Fortunately, the secret to a successful digital investing career can be boiled down to two items:

  1. Use a Practice Account

A quick Google search will reveal that there are tons of investing strategies to choose from. When you’re purchasing managed funds, you don’t have to concern yourself with the minute details. But if you plan to control your account, the responsibility falls on you.

It’s extremely hard to make money in the traditional stock market on pure gut instinct. And if you step into unforgiving markets like cryptocurrency or forex, you can lose a lot of money if you’re not careful.

One way to circumvent this issue is to use a practice account.
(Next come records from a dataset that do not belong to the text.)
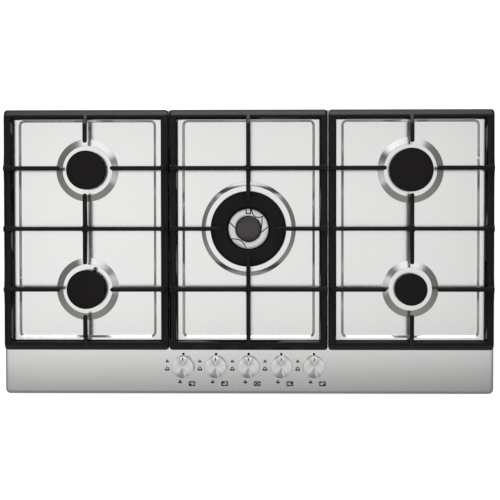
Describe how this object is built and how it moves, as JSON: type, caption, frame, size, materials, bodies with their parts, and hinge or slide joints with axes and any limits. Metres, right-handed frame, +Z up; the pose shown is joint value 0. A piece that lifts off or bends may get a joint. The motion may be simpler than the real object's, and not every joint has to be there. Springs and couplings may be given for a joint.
{
  "type": "gas cooktop",
  "caption": "Built-in stainless steel gas cooktop with a ring-flame wok burner between side burners, black cast iron trivets and turned metal knobs along the front.",
  "frame": {"origin": "Centre of the bounding box in plan, on the casing's flat underside.", "axes": "X to the right along the front edge, Y from the knobs to the back, Z up out of the worktop."},
  "size_m": [0.86, 0.5, 0.086],
  "materials": {
    "stainless": "satin",
    "seal_foam": "matte",
    "zinc_steel": "satin",
    "cup_aluminium": "matte",
    "crown_aluminium": "satin",
    "black_enamel": "satin",
    "cast_iron": "satin",
    "pad_rubber": "matte",
    "knob_metal": "satin",
    "spindle_steel": "satin",
    "brass": "satin",
    "tap_alloy": "matte",
    "spring_steel": "satin",
    "switch_plastic": "matte",
    "rail_steel": "satin",
    "tube_aluminium": "satin",
    "ceramic": "gloss",
    "generator_plastic": "matte",
    "terminal_plastic": "matte",
    "gland_plastic": "matte"
  },
  "bodies": {
    "hob": {"burner_crowns": "crown_aluminium", "burner_cups": "cup_aluminium", "cable_gland": "gland_plastic", "casing_pillars": "zinc_steel", "clamp_brackets": "zinc_steel", "feed_tubes": "tube_aluminium", "gas_rail": "rail_steel", "gas_taps": "tap_alloy", "ignition_switches": "switch_plastic", "injectors": "brass", "inlet_elbow": "brass", "lower_casing": "zinc_steel", "spark_electrodes": "ceramic", "spark_generator": "generator_plastic", "supply_pipe": "rail_steel", "tap_bonnets": "zinc_steel", "terminal_block": "terminal_plastic", "top_plate": "stainless", "worktop_seal": "seal_foam"},
    "trivet_left": {"trivet_left": "cast_iron", "trivet_left_pads": "pad_rubber"},
    "trivet_centre": {"trivet_centre": "cast_iron", "trivet_centre_pads": "pad_rubber"},
    "trivet_right": {"trivet_right": "cast_iron", "trivet_right_pads": "pad_rubber"},
    "cap_left_front": {"cap_left_front": "black_enamel"},
    "cap_left_rear": {"cap_left_rear": "black_enamel"},
    "cap_right_rear": {"cap_right_rear": "black_enamel"},
    "cap_right_front": {"cap_right_front": "black_enamel"},
    "wok_ring_cap": {"wok_ring_cap": "black_enamel"},
    "wok_inner_cap": {"wok_inner_cap": "black_enamel"},
    "plug_1": {"tap_plug_1": "brass", "push_spring_1": "spring_steel"},
    "knob_1": {"knob_1": "knob_metal", "spindle_1": "spindle_steel"},
    "plug_2": {"tap_plug_2": "brass", "push_spring_2": "spring_steel"},
    "knob_2": {"knob_2": "knob_metal", "spindle_2": "spindle_steel"},
    "plug_3": {"tap_plug_3": "brass", "push_spring_3": "spring_steel"},
    "knob_3": {"knob_3": "knob_metal", "spindle_3": "spindle_steel"},
    "plug_4": {"tap_plug_4": "brass", "push_spring_4": "spring_steel"},
    "knob_4": {"knob_4": "knob_metal", "spindle_4": "spindle_steel"},
    "plug_5": {"tap_plug_5": "brass", "push_spring_5": "spring_steel"},
    "knob_5": {"knob_5": "knob_metal", "spindle_5": "spindle_steel"}
  },
  "joints": [
    {"name": "trivet_left_lift", "type": "slide", "parent": "hob", "child": "trivet_left", "axis": [0, 0, 1], "range_m": [0, 0.08]},
    {"name": "trivet_centre_lift", "type": "slide", "parent": "hob", "child": "trivet_centre", "axis": [0, 0, 1], "range_m": [0, 0.08]},
    {"name": "trivet_right_lift", "type": "slide", "parent": "hob", "child": "trivet_right", "axis": [0, 0, 1], "range_m": [0, 0.08]},
    {"name": "cap_left_front_lift", "type": "slide", "parent": "hob", "child": "cap_left_front", "axis": [0, 0, 1], "range_m": [0, 0.06]},
    {"name": "cap_left_rear_lift", "type": "slide", "parent": "hob", "child": "cap_left_rear", "axis": [0, 0, 1], "range_m": [0, 0.06]},
    {"name": "cap_right_rear_lift", "type": "slide", "parent": "hob", "child": "cap_right_rear", "axis": [0, 0, 1], "range_m": [0, 0.06]},
    {"name": "cap_right_front_lift", "type": "slide", "parent": "hob", "child": "cap_right_front", "axis": [0, 0, 1], "range_m": [0, 0.06]},
    {"name": "wok_ring_cap_lift", "type": "slide", "parent": "hob", "child": "wok_ring_cap", "axis": [0, 0, 1], "range_m": [0, 0.004]},
    {"name": "wok_inner_cap_lift", "type": "slide", "parent": "hob", "child": "wok_inner_cap", "axis": [0, 0, 1], "range_m": [0, 0.06]},
    {"name": "knob_1_turn", "type": "hinge", "parent": "hob", "child": "plug_1", "pos_m": [-0.115, -0.201, 0.03], "axis": [0, 0, 1], "range_deg": [0, 170]},
    {"name": "knob_1_push", "type": "slide", "parent": "plug_1", "child": "knob_1", "axis": [0, 0, -1], "range_m": [0, 0.004], "stiffness_N_per_m": 1500, "springref_m": -0.002, "deforming": ["push_spring_1"]},
    {"name": "knob_2_turn", "type": "hinge", "parent": "hob", "child": "plug_2", "pos_m": [-0.0575, -0.201, 0.03], "axis": [0, 0, 1], "range_deg": [0, 170]},
    {"name": "knob_2_push", "type": "slide", "parent": "plug_2", "child": "knob_2", "axis": [0, 0, -1], "range_m": [0, 0.004], "stiffness_N_per_m": 1500, "springref_m": -0.002, "deforming": ["push_spring_2"]},
    {"name": "knob_3_turn", "type": "hinge", "parent": "hob", "child": "plug_3", "pos_m": [0, -0.201, 0.03], "axis": [0, 0, 1], "range_deg": [0, 170]},
    {"name": "knob_3_push", "type": "slide", "parent": "plug_3", "child": "knob_3", "axis": [0, 0, -1], "range_m": [0, 0.004], "stiffness_N_per_m": 1500, "springref_m": -0.002, "deforming": ["push_spring_3"]},
    {"name": "knob_4_turn", "type": "hinge", "parent": "hob", "child": "plug_4", "pos_m": [0.0575, -0.201, 0.03], "axis": [0, 0, 1], "range_deg": [0, 170]},
    {"name": "knob_4_push", "type": "slide", "parent": "plug_4", "child": "knob_4", "axis": [0, 0, -1], "range_m": [0, 0.004], "stiffness_N_per_m": 1500, "springref_m": -0.002, "deforming": ["push_spring_4"]},
    {"name": "knob_5_turn", "type": "hinge", "parent": "hob", "child": "plug_5", "pos_m": [0.115, -0.201, 0.03], "axis": [0, 0, 1], "range_deg": [0, 170]},
    {"name": "knob_5_push", "type": "slide", "parent": "plug_5", "child": "knob_5", "axis": [0, 0, -1], "range_m": [0, 0.004], "stiffness_N_per_m": 1500, "springref_m": -0.002, "deforming": ["push_spring_5"]}
  ]
}
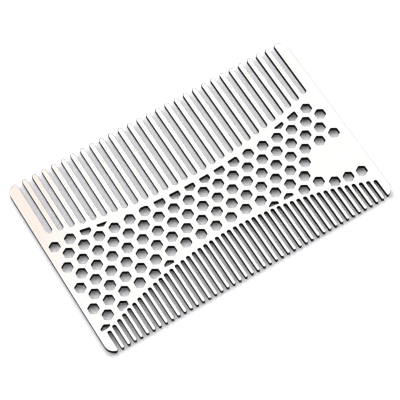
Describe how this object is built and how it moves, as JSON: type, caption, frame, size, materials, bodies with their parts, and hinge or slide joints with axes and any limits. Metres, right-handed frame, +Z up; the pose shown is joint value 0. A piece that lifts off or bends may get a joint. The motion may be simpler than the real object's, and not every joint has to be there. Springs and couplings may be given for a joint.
{
  "type": "beard comb",
  "caption": "Card-sized flat steel beard comb with coarse teeth on one long edge, fine teeth on the other and hexagonal holes through the waisted middle.",
  "frame": {"origin": "middle of the lower face of the card outline, on the surface that the comb lies on", "axes": "+X along the comb's length, +Y towards the tips of the coarse teeth, +Z up through the sheet's thickness"},
  "size_m": [0.0856, 0.054, 0.0013],
  "materials": {
    "steel": "satin"
  },
  "bodies": {
    "root": {"spine": "steel", "coarse_teeth": "steel", "fine_teeth": "steel", "coarse_end_guards": "steel", "fine_end_guards": "steel"}
  },
  "joints": []
}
That way, you can refine your strategy without putting your own account on the line.

  1. Have a Security Plan for Your Digital Assets

When you deposit money in the bank, robbers are probably the last thing on your mind.

The bank has insurance and security. Law enforcement will work hard to catch bank robbers. In short, institutions will work with the government to ensure that your funds are safe and untouched in your account.

With cryptocurrency and other digital assets, however, it’s not that simple. You have to assume that there are digital thieves lurking around every virtual corner.

If you’re considering Bitcoin investing, even purchasing coins can be fraught with danger and shady characters. You can click this link to learn more about how to use a kiosk for safer buying and selling. And that’s one of the many precautions that you may want to take as a crypto investor. 

Transform Your Finances With Digital Investing

On paper, there’s a lot to like about digital investing. You can decide what, when, and how you want to invest. And, you can experiment with different strategies while making a ton of money.

For investors who are interested in purchasing experimental assets like Bitcoin and other cryptos, digital investment platforms can give you access to more opportunities. If you’re ready to put your investment theories to the test, digital investments are the way of the future.